B. Whistleblower Protection and Internal Review
A healthy ethical culture requires mechanisms to safely dissent. Robust whistleblower protection is not just a legal requirement but a moral safeguard, ensuring that ethical violations are not suppressed by hierarchy. Independent ethics review boards or Inspector General offices must have the authority and resources to investigate potential ethical breaches without political interference.
C. The Culture of Accountability
Ultimately, the most powerful safeguard is a culture of accountability where ethical lapses are addressed swiftly and fairly, regardless of the individual’s rank or political standing. This involves publicly recognizing and rewarding ethical decision-making while sanctioning misconduct. When leaders model ethical integrity—prioritizing the public interest even when it is politically painful—they embed a virtue ethic throughout the entire organization.
Conclusion: The Mandate for Moral Courage in Public Service
The complexity of the modern world guarantees that ethical grey areas will only proliferate. As technology (AI in public services, mass data collection) accelerates and resources become tighter, the moral demands on public leaders will intensify.
The skills necessary to navigate these conflicts—the ability to apply rigorous ethical frameworks, model consequences under uncertainty, prioritize equity over mere efficiency, and withstand political pressure to act expediently—are not innate. They are learned.

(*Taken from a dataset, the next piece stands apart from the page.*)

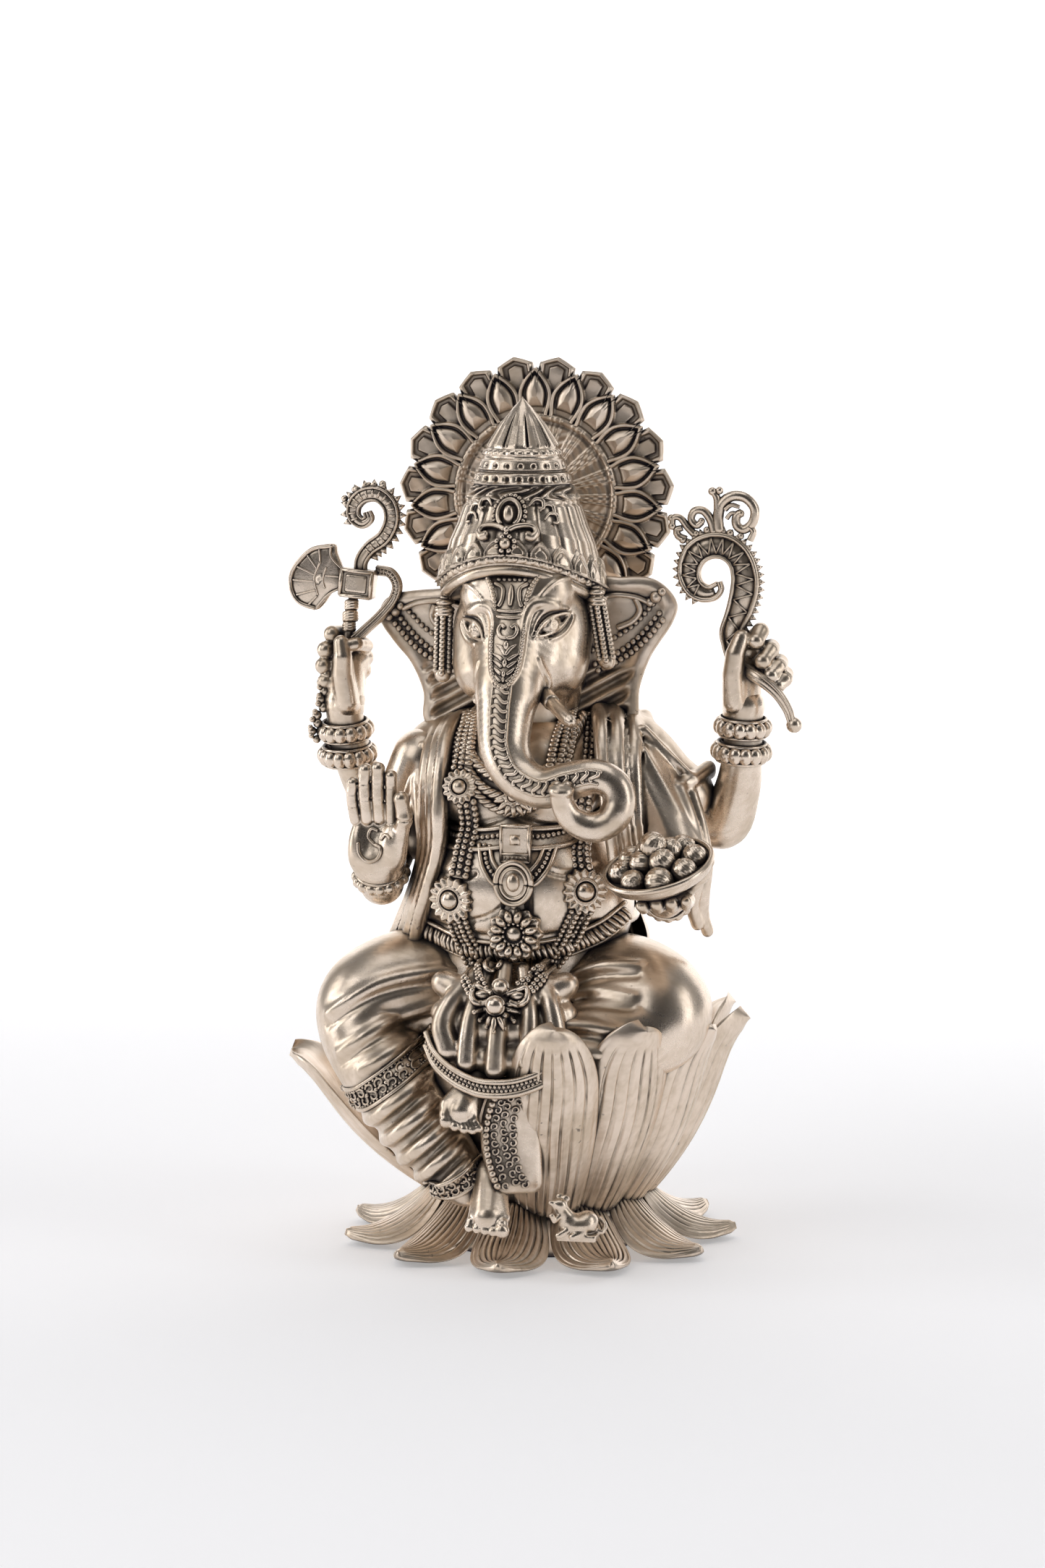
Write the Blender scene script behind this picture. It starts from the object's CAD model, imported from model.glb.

The contemporary public administrator must, therefore, be a scholarly leader who integrates the rigorous analysis of ethics with the practical demands of policy. Moral clarity in the grey area demands moral courage—the willingness to choose the most just and sustainable path, even when it is the least popular. This commitment is the highest duty of the public service professional, and the ultimate foundation of democratic legitimacy.